Monday, April 4, 2022

Weekly Margin 2022, W15: Confederates, The Little Prince, Mr. Saturday Night, London Assurance

3/29/22: Confederates
What: Signature presents Dominique Morisseau's newest play, which follows two timelines/stories: Sara, an enslaved woman fighting for freedom and fending off the advances one of her enslavers; and Sandra, a tenured professor of political science at an Ivy League school, who's recently found an incendiary photoshopped picture taped to her door, and is grappling with that while fending off accusations of bias from students and colleagues, both for and against women, both for and against Black people.

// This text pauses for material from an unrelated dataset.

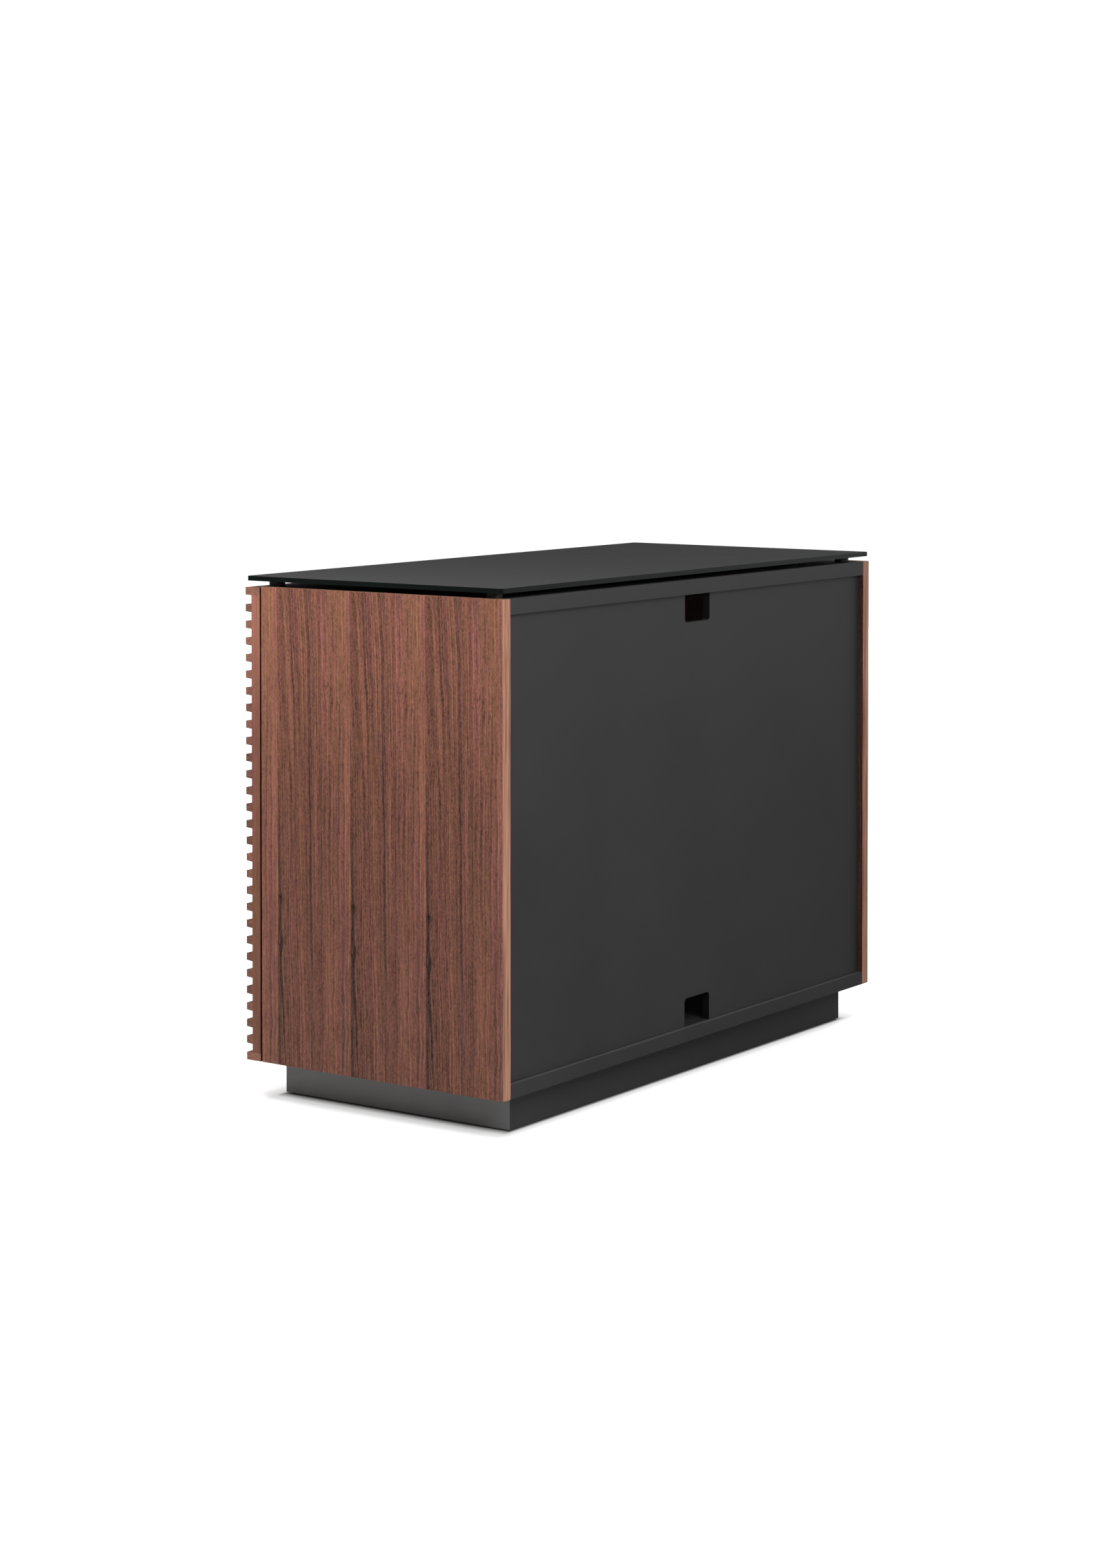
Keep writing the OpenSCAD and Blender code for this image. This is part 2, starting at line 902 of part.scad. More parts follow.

And? Dominique Morisseau is fast becoming one of my favorite playwrights. Her language and character work is crystalline precise, and her stories are incisive and deeply human. She doesn't paint the world in all-evil/all-good, but treats the nuances of character while still drawing clear lines in the sand between forgivable and unforgiveable choices. And she lets the scenes play out in such a way that even if you can figure out where it's ultimately going, you still don't know everything about the journey to get there, or who these people will decide to be: their best selves or their worst. And in this particular play, with whom do they choose to collaborate, or co-conspire with? Beyond that I don't want to give too much away, as the joy and moving nature of this story lies in how it unfolds, scene to scene. But I loved it. The cast is wonderful, particularly its two centers, Kristolyn Lloyd and Michelle Wilson. It's delicately and swiftly directed by Stori Ayers, and the ambiguous combination of Rachel Hauck's plantation-cum-university scenic design and Ari Fulton's time-bending costume design are clever.

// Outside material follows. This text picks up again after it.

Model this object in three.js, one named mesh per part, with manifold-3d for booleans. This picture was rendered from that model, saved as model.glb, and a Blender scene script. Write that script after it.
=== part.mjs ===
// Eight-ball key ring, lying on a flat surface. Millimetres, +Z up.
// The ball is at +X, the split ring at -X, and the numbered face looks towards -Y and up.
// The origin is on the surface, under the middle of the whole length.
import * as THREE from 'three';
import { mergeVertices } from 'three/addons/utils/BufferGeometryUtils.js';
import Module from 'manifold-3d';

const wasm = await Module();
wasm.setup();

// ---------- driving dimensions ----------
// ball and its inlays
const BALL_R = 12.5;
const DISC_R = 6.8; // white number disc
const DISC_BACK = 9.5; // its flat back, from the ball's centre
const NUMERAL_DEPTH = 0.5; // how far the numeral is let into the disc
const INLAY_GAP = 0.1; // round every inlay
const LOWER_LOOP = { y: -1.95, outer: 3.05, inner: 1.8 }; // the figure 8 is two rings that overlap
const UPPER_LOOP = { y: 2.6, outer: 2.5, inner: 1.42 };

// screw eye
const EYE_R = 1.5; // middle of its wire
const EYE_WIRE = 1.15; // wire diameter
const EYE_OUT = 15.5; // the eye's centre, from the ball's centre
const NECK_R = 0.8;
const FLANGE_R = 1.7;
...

Kristolyn Lloyd, Elijah Jones, and Andrea Patterson as Sara, Abner, and
LuAnne. Photo by Monique Carboni.



What: A new modern dance and acrobatic adaptation of the book by Antoine de Saint-Exupery, about a young boy who travels from planet to planet, learning about the different worlds.

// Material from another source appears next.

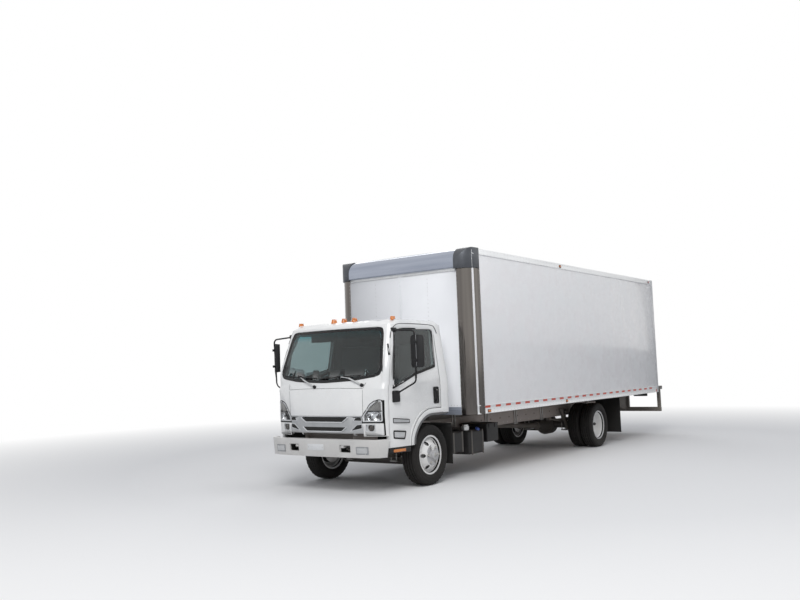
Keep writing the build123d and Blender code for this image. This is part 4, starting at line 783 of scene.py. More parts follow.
# Outlines, and pieces laid on a CAD surface
LOOKS = {
    "front": (lambda a, b: Vector((6.0, a, b)), Vector((-1, 0, 0))),
    "left": (lambda a, b: Vector((a, 3.0, b)), Vector((0, -1, 0))),
    "right": (lambda a, b: Vector((a, -3.0, b)), Vector((0, 1, 0))),
}


skins = {}


def neighbours(corners):
    """Each corner of an outline, between the one before it and the one after it."""
    return zip(corners[-1:] + corners[:-1], corners, corners[1:] + corners[:1])


def rounded(corners, cut, steps=4):
    """An outline's corners drawn as small arcs."""
    points = []
    for before, corner, after in neighbours(corners):
        corner = Vector(corner)
        start = corner + (Vector(before) - corner).normalized() * cut
        end = corner + (Vector(after) - corner).normalized() * cut
        for step in range(steps + 1):
            part = step / steps
            points.append(start * (1 - part) ** 2 + corner * 2 * part * (1 - part) + end * part**2)
    return points


def grown(corners, distance):
    """An outline moved outwards by a distance."""
    flat = [Vector(corner) for corner in corners]
    area = sum(a.x * b.y - b.x * a.y for a, b in zip(flat, flat[1:] + flat[:1]))
    turn = 1 if area > 0 else -1
    moved = []
    for before, corner, after in neighbours(flat):
        first = (corner - before).normalized()
        second = (after - corner).normalized()
        first = Vector((first.y, -first.x)) * turn
        second = Vector((second.y, -second.x)) * turn
        moved.append(corner + (first + second) / (1 + first.dot(second)) * distance)
    return moved


def outline_pair(corners, cut, width, longest=0.15):
    """An outline and the one this much outside it, point for point."""
    inner = rounded(corners, cut)
    outer = rounded(grown(corners, width), cut + 0.4 * width)
    near, far = [], []
    for index in range(len(inner)):
        after = (index + 1) % len(inner)
        count = max(1, round((inner[after] - inner[index]).length / longest))
        for step in range(count):
            near.append(inner[index].lerp(inner[after], step / count))
            far.append(outer[index].lerp(outer[after], step / count))
    return near, far


def skin_of(name):
    """A CAD node's surface, ready to be looked up."""
    if name not in skins:
        mesh = nodes[name].data
        skins[name] = BVHTree.FromPolygons(
            [vertex.co.copy() for vertex in mesh.vertices],
            [tuple(face.vertices) for face in mesh.polygons],
        )
    return skins[name]


def on_surface(names, look, a, b):
    """The point where a straight look at the truck first meets one of these CAD nodes."""
    start, toward = LOOKS[look][0](a, b), LOOKS[look][1]
    places = []
    for name in names:
        place = skin_of(name).ray_cast(start, toward)[0]
        if place:
            places.append(place)
    if not places:
        near = start + toward * (toward.dot(sum(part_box(names[0]), Vector()) / 2 - start))
        place = skin_of(names[0]).find_nearest(near)[0]
        return start + toward * toward.dot(place - start)
    return min(places, key=lambda place: (place - start).length)


def laid_plate(names, look, outline, lift=0.002, sink=0.002, edge=0.001, flat=False):
    """A plate with this outline that lies on the CAD surface."""
    toward = LOOKS[look][1]
    places = [on_surface(names, look, *point) for point in outline]
    if flat:
        top = min((place.dot(toward) for place in places))
        places = [place + toward * (top - place.dot(toward)) for place in places]
    piece = outline_mesh([place + toward * sink for place in places], "NGON")
    return push_out(piece, -toward * (lift + sink), edge)


def laid_ring(names, look, inner, outer, lift=0.002, sink=0.002, edge=0.001):
    """A frame between two outlines that lies on the CAD surface."""
    toward = LOOKS[look][1]
    lines = [
        outline_mesh([on_surface(names, look, *p) + toward * sink for p in outline], "NOTHING")
        for outline in (outer, inner)
    ]
    piece = join(lines)
    with editing(piece):
        bpy.ops.mesh.bridge_edge_loops()
    return push_out(piece, -toward * (lift + sink), edge)


def laid_frame(names, look, outline, cut, width, longest=0.15, **depths):
    """A frame of this width round an outline, laid on the CAD surface."""
    inner, outer = outline_pair(outline, cut, width, longest)
    return laid_ring(names, look, inner, outer, **depths)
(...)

And? Such beauty and poetry! I wasn't sure how I'd do with a primarily dance-based piece, as I notoriously fall asleep at the ballet (I've still never seen Nutcracker in its entirety and I've tried at least five times). But this is lovely. The choreo is vibrant and a gorgeous blend with the aerial acrobatics, and the storytelling clearly aimed at that happy medium of engaging a young audience while still entrancing the adults present. Director and choreographer Anne Tournie, in collaboration with co-director, librettist, and narrator Chris Mouron craft an elegant and entertaining adaptation, still pulling at those same melancholic strands the story has always pulled, while expanding the imagination of how to tell this story on a stage. If I had one complaint, it's that they booked the wrong theater for this show. There's so much floor work, and the Broadway Theatre has little to no rake in its orchestra seating. Both the eight year old child sitting next to me, and my own less-than-five-feet-tall self had trouble seeing a good portion of the performance. However, I recall that the mezzanine has a good rake, so if you're going, aim for the mezz and you won't regret it.